■ YOUR GOAL ■
Each line below is to be written out in full, exactly as shown.

■ STORED DATA ■
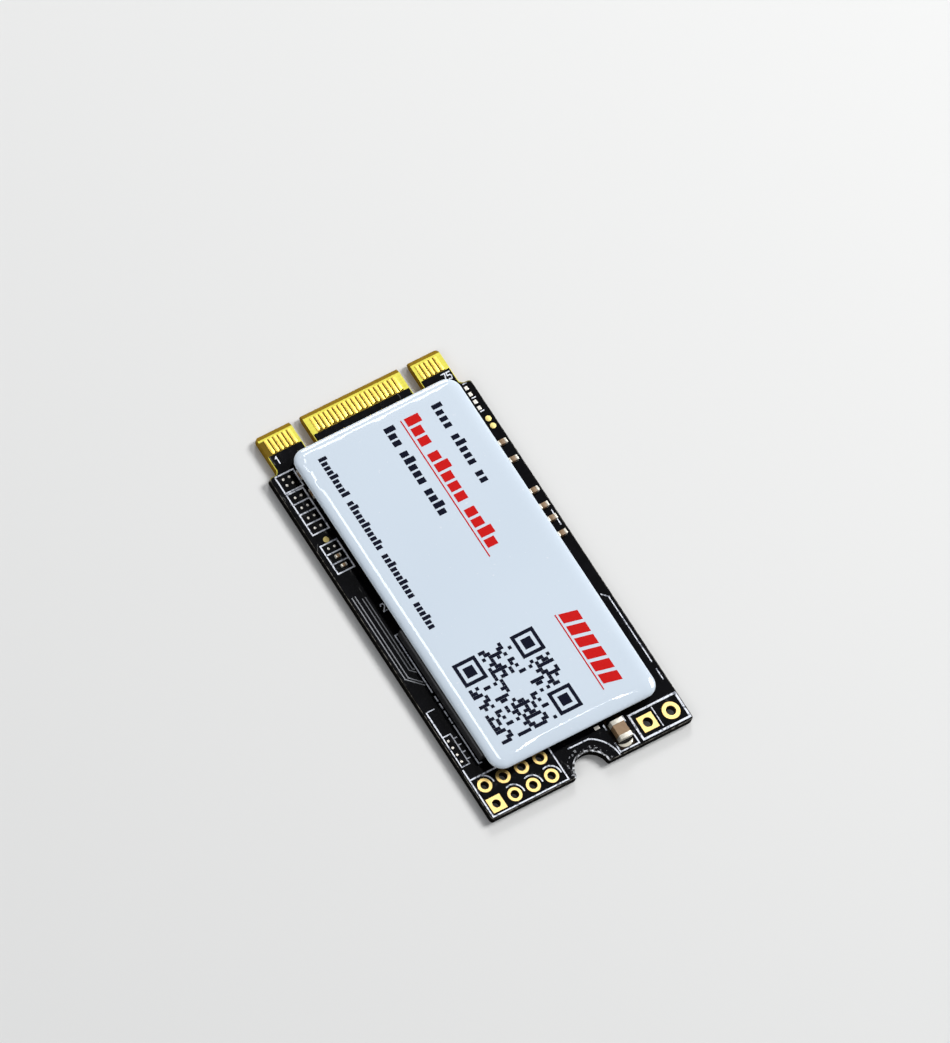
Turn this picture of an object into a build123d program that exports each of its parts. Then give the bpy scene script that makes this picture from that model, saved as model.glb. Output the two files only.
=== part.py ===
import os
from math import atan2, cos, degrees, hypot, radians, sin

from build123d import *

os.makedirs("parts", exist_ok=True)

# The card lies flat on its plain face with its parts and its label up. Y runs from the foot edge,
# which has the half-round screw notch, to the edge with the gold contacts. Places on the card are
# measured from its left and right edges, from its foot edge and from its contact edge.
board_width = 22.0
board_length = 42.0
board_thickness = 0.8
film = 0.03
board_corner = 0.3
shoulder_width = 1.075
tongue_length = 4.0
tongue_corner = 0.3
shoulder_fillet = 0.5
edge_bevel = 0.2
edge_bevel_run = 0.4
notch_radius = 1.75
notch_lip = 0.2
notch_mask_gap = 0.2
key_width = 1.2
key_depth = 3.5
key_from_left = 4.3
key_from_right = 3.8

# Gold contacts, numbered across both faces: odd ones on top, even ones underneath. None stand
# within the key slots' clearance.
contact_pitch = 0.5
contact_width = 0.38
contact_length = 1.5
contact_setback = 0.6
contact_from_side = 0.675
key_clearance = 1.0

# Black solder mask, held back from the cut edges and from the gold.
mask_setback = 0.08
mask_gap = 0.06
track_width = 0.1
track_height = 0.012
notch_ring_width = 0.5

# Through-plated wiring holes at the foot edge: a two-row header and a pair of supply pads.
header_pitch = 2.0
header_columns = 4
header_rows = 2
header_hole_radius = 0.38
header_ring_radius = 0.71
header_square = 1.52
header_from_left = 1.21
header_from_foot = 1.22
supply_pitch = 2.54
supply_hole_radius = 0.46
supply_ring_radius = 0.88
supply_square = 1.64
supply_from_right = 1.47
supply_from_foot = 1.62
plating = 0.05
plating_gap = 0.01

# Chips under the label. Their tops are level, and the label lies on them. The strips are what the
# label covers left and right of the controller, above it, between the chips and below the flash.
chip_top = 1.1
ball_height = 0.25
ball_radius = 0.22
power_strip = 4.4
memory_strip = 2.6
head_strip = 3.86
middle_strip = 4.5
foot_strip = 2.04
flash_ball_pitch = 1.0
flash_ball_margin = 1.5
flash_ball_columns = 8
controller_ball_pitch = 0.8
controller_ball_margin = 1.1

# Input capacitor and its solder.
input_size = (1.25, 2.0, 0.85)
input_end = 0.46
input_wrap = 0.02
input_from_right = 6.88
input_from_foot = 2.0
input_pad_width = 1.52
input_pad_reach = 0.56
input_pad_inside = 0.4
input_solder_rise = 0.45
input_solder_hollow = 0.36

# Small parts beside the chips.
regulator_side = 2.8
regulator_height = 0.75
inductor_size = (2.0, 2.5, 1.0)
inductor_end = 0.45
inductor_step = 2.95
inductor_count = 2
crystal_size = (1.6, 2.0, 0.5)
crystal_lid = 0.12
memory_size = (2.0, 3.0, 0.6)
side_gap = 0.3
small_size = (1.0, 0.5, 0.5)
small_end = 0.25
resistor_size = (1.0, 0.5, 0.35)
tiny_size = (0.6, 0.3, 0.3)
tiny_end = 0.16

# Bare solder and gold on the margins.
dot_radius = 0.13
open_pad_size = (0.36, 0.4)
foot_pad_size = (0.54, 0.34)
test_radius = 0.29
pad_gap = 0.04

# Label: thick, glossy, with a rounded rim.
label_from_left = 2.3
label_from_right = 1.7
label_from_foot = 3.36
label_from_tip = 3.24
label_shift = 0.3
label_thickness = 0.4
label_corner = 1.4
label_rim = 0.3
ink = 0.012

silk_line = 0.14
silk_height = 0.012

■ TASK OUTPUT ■
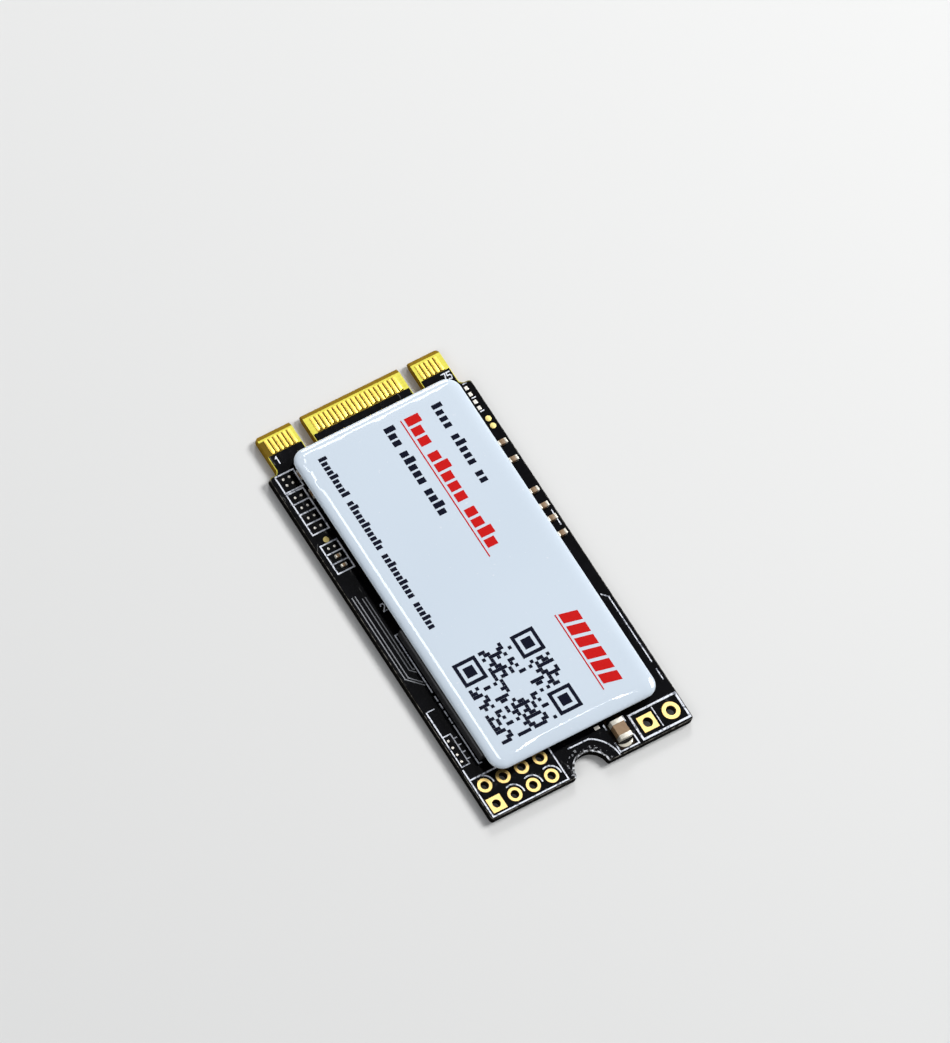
Turn this picture of an object into a build123d program that exports each of its parts. Then give the bpy scene script that makes this picture from that model, saved as model.glb. Output the two files only.
=== part.py ===
import os
from math import atan2, cos, degrees, hypot, radians, sin

from build123d import *

os.makedirs("parts", exist_ok=True)

# The card lies flat on its plain face with its parts and its label up. Y runs from the foot edge,
# which has the half-round screw notch, to the edge with the gold contacts. Places on the card are
# measured from its left and right edges, from its foot edge and from its contact edge.
board_width = 22.0
board_length = 42.0
board_thickness = 0.8
film = 0.03
board_corner = 0.3
shoulder_width = 1.075
tongue_length = 4.0
tongue_corner = 0.3
shoulder_fillet = 0.5
edge_bevel = 0.2
edge_bevel_run = 0.4
notch_radius = 1.75
notch_lip = 0.2
notch_mask_gap = 0.2
key_width = 1.2
key_depth = 3.5
key_from_left = 4.3
key_from_right = 3.8

# Gold contacts, numbered across both faces: odd ones on top, even ones underneath. None stand
# within the key slots' clearance.
contact_pitch = 0.5
contact_width = 0.38
contact_length = 1.5
contact_setback = 0.6
contact_from_side = 0.675
key_clearance = 1.0

# Black solder mask, held back from the cut edges and from the gold.
mask_setback = 0.08
mask_gap = 0.06
track_width = 0.1
track_height = 0.012
notch_ring_width = 0.5

# Through-plated wiring holes at the foot edge: a two-row header and a pair of supply pads.
header_pitch = 2.0
header_columns = 4
header_rows = 2
header_hole_radius = 0.38
header_ring_radius = 0.71
header_square = 1.52
header_from_left = 1.21
header_from_foot = 1.22
supply_pitch = 2.54
supply_hole_radius = 0.46
supply_ring_radius = 0.88
supply_square = 1.64
supply_from_right = 1.47
supply_from_foot = 1.62
plating = 0.05
plating_gap = 0.01

# Chips under the label. Their tops are level, and the label lies on them. The strips are what the
# label covers left and right of the controller, above it, between the chips and below the flash.
chip_top = 1.1
ball_height = 0.25
ball_radius = 0.22
power_strip = 4.4
memory_strip = 2.6
head_strip = 3.86
middle_strip = 4.5
foot_strip = 2.04
flash_ball_pitch = 1.0
flash_ball_margin = 1.5
flash_ball_columns = 8
controller_ball_pitch = 0.8
controller_ball_margin = 1.1

# Input capacitor and its solder.
input_size = (1.25, 2.0, 0.85)
input_end = 0.46
input_wrap = 0.02
input_from_right = 6.88
input_from_foot = 2.0
input_pad_width = 1.52
input_pad_reach = 0.56
input_pad_inside = 0.4
input_solder_rise = 0.45
input_solder_hollow = 0.36

# Small parts beside the chips.
regulator_side = 2.8
regulator_height = 0.75
inductor_size = (2.0, 2.5, 1.0)
inductor_end = 0.45
inductor_step = 2.95
inductor_count = 2
crystal_size = (1.6, 2.0, 0.5)
crystal_lid = 0.12
memory_size = (2.0, 3.0, 0.6)
side_gap = 0.3
small_size = (1.0, 0.5, 0.5)
small_end = 0.25
resistor_size = (1.0, 0.5, 0.35)
tiny_size = (0.6, 0.3, 0.3)
tiny_end = 0.16

# Bare solder and gold on the margins.
dot_radius = 0.13
open_pad_size = (0.36, 0.4)
foot_pad_size = (0.54, 0.34)
test_radius = 0.29
pad_gap = 0.04

# Label: thick, glossy, with a rounded rim.
label_from_left = 2.3
label_from_right = 1.7
label_from_foot = 3.36
label_from_tip = 3.24
label_shift = 0.3
label_thickness = 0.4
label_corner = 1.4
label_rim = 0.3
ink = 0.012

silk_line = 0.14
silk_height = 0.012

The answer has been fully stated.